Мокрым платком она прикрывает обгоревшие плечи и ложится ничком. Я на цыпочках подкрадываюсь поближе и слащавым голосом начинаю:
— Извините, девушка, вода холодная?
— Искупаетесь и узнаете, — не поворачивая головы, отрезает Мелита, видимо, привыкшая к заигрываниям.
— У меня такая кожа нечувствительная, что я холодное от горячего не отличаю, — говорю первую пришедшую на ум глупость.
— Тогда обратитесь к врачу.
— Врач говорит, пусть вас полюбит красивая девушка — и все пройдет!
— Вам что, делать нечего?! — Мелита гневно вскакивает и, узнав меня, радостно и растерянно улыбается:
— О-о, Заал! Какой ты молодец, что приехал! Ведь мы здесь совсем одни.
— А где же Тазо?
— Он по дороге завернул в деревню, к своим, и до сих пор не приехал.
На камнях замечаю платье Наи — синее в белый, горошек. И полотенце, должно быть, ее, и босоножки. Вдруг мне с такой силой захотелось увидеть ее сию минуту, сейчас же, как будто она была не здесь, рядом, а где-то далеко-далеко.
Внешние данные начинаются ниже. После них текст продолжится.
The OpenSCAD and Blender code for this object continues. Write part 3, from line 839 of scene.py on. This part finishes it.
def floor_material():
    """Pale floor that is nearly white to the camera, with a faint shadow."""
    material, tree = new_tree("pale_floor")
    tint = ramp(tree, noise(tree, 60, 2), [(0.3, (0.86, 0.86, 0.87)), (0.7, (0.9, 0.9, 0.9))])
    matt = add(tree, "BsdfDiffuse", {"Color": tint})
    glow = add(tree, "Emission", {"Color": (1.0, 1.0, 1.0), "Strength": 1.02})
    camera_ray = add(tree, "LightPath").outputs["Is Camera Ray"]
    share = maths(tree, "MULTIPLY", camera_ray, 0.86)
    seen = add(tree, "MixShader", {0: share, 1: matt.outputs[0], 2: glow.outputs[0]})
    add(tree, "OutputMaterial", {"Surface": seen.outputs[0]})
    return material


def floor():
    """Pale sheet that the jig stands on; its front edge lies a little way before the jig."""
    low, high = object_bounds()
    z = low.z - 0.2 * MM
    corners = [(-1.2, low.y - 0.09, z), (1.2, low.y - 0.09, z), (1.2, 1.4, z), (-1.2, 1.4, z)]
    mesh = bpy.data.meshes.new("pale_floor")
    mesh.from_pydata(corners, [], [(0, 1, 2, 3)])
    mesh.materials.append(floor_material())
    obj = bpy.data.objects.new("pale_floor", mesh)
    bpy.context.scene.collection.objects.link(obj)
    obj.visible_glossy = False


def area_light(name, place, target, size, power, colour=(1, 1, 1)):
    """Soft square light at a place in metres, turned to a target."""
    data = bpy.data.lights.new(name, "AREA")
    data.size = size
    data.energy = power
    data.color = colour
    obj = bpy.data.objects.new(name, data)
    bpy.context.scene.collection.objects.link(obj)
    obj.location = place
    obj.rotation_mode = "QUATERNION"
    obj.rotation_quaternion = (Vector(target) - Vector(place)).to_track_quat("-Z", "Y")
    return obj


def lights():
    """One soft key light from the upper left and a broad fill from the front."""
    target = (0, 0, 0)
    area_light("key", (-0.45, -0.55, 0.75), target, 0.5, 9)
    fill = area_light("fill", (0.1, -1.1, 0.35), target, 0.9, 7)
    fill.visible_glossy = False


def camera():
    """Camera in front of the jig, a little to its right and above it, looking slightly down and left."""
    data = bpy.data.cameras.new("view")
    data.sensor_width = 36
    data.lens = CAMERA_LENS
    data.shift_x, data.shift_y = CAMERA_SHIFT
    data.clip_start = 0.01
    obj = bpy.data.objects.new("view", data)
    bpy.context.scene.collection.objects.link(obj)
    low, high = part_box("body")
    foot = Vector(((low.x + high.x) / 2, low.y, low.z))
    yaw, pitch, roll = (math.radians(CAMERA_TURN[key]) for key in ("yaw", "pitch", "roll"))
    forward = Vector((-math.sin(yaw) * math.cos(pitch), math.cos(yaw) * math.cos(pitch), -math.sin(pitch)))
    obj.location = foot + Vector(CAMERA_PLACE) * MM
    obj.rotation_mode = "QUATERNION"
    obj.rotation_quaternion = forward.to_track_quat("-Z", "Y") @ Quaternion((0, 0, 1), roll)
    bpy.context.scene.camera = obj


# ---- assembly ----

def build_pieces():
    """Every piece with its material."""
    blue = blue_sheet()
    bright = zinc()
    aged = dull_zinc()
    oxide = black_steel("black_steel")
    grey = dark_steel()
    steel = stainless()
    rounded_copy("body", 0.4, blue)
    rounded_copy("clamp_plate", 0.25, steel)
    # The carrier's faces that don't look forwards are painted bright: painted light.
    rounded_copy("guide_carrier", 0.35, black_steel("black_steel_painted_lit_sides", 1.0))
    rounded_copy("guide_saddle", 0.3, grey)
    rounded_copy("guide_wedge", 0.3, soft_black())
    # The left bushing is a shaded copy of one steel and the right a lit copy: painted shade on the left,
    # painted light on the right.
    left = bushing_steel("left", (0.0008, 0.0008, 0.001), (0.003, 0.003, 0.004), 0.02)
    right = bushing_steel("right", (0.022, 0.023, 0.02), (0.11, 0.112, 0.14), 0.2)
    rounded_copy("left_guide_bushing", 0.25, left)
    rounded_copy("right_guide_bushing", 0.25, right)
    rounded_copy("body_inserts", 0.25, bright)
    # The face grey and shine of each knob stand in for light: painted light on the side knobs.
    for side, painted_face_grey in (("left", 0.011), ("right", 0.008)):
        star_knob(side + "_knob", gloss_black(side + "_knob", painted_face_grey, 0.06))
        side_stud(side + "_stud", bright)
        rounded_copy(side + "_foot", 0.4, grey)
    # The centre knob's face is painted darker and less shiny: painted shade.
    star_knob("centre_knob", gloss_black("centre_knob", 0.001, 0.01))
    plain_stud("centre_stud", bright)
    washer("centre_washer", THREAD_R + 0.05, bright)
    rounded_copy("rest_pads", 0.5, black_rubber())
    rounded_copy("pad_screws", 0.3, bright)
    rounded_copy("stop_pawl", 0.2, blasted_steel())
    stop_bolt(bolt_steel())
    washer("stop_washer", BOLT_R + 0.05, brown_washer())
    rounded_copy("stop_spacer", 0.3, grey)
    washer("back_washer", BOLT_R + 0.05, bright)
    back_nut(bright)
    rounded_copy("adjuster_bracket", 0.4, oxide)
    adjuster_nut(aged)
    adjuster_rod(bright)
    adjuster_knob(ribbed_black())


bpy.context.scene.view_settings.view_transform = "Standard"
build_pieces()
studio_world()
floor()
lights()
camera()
— Что ты улыбаешься? — заглянула мне в лицо Мелита.
— Я?
— Вон Наи, — Мелита протягивает руку к морю, — видишь, в голубой шапочке. — В глазах Мелиты загораются озорные искорки: — Если бы ты подплыл к ней незаметно… Постой, куда сорвался! Расскажи, что нового в Тбилиси.
— Весь Тбилиси здесь, — крикнул я на ходу.
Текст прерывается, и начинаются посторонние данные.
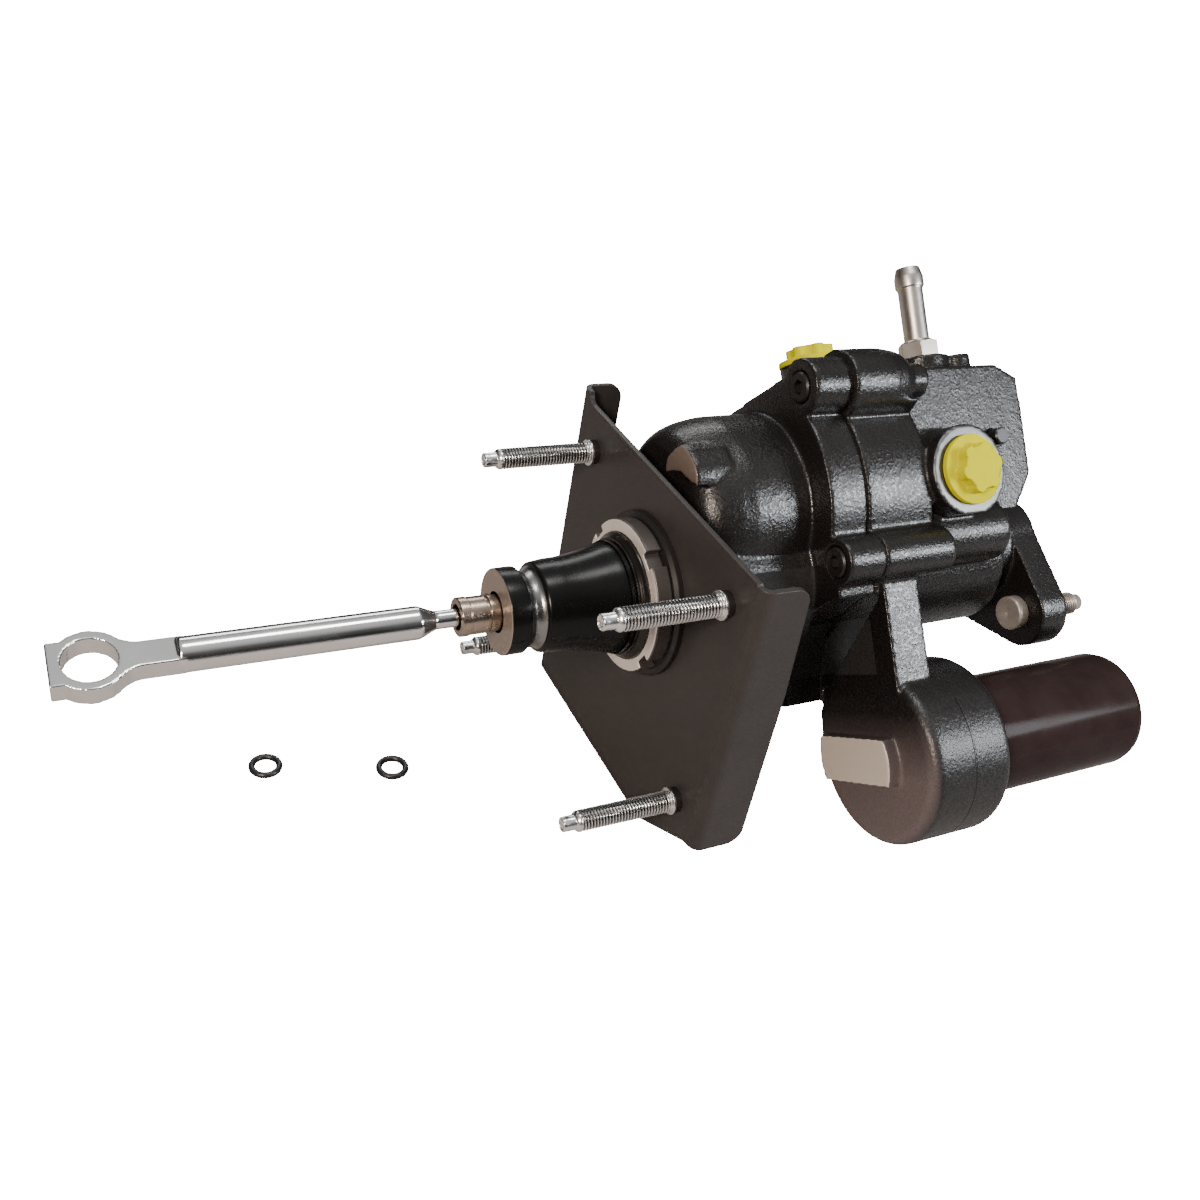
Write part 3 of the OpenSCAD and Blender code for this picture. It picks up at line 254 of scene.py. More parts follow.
def add_range(tree, value, low, high, to_low=0.0, to_high=1.0):
    """A map range node with clamped ends."""
    node = tree.nodes.new("ShaderNodeMapRange")
    tree.links.new(value, node.inputs["Value"])
    for socket, number in (("From Min", low), ("From Max", high), ("To Min", to_low), ("To Max", to_high)):
        if isinstance(number, (int, float)):
            node.inputs[socket].default_value = number
        else:
            tree.links.new(number, node.inputs[socket])
    return node.outputs[0]


# %% Slow drift of colour and gloss


def make_uneven_group():
    """A value between Low and High and a mask from 0 to 1, which drift slowly over a surface."""
    sockets = [("Scale", 60.0), ("Low", 0.3), ("High", 0.5)]
    group, start, end = new_group("uneven_finish", sockets, ["Value", "Mask"])
    noise = add_noise(group, 60.0, 6.0, 0.62)
    group.links.new(start.outputs["Scale"], noise.inputs["Scale"])
    value = add_range(group, noise.outputs["Fac"], 0.3, 0.7, start.outputs["Low"], start.outputs["High"])
    mask = add_range(group, noise.outputs["Fac"], 0.35, 0.65)
    group.links.new(value, end.inputs["Value"])
    group.links.new(mask, end.inputs["Mask"])
    return group


uneven_group = make_uneven_group()
print("group:", uneven_group.name)

# %% Sand-cast skin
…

Как только я вошел в воду, увидел, что Наи плывет к берегу. «Неужели увидела!» — обрадовался я, но, как выяснилось, преждевременно: Наи снова повернула и поплыла в море. Мне остается всего несколько взмахов, чтобы настигнуть ее, но я хочу появиться перед ней внезапно: поэтому ныряю, чтобы обогнать ее под водой. Однако план мой срывается по той простой причине, что под водой я, вместо того, чтобы сделать рывок вперед, как завороженный слежу за размеренными изящными движениями рук и ног Наи. Они казались исполненными смысла и значения, ясного только обитателям морских глубин. Для меня же они оставались прекрасными, но таинственными и неразгаданными. Когда я вынырнул, Наи была далеко, и я решил, что не стоит ее догонять: пусть у меня будет своя тайна. Она ведь не знает, что я наблюдал за ней под водой. И потом, если я догоню ее, все равно, усталый и запыхавшийся, толком ничего не скажу.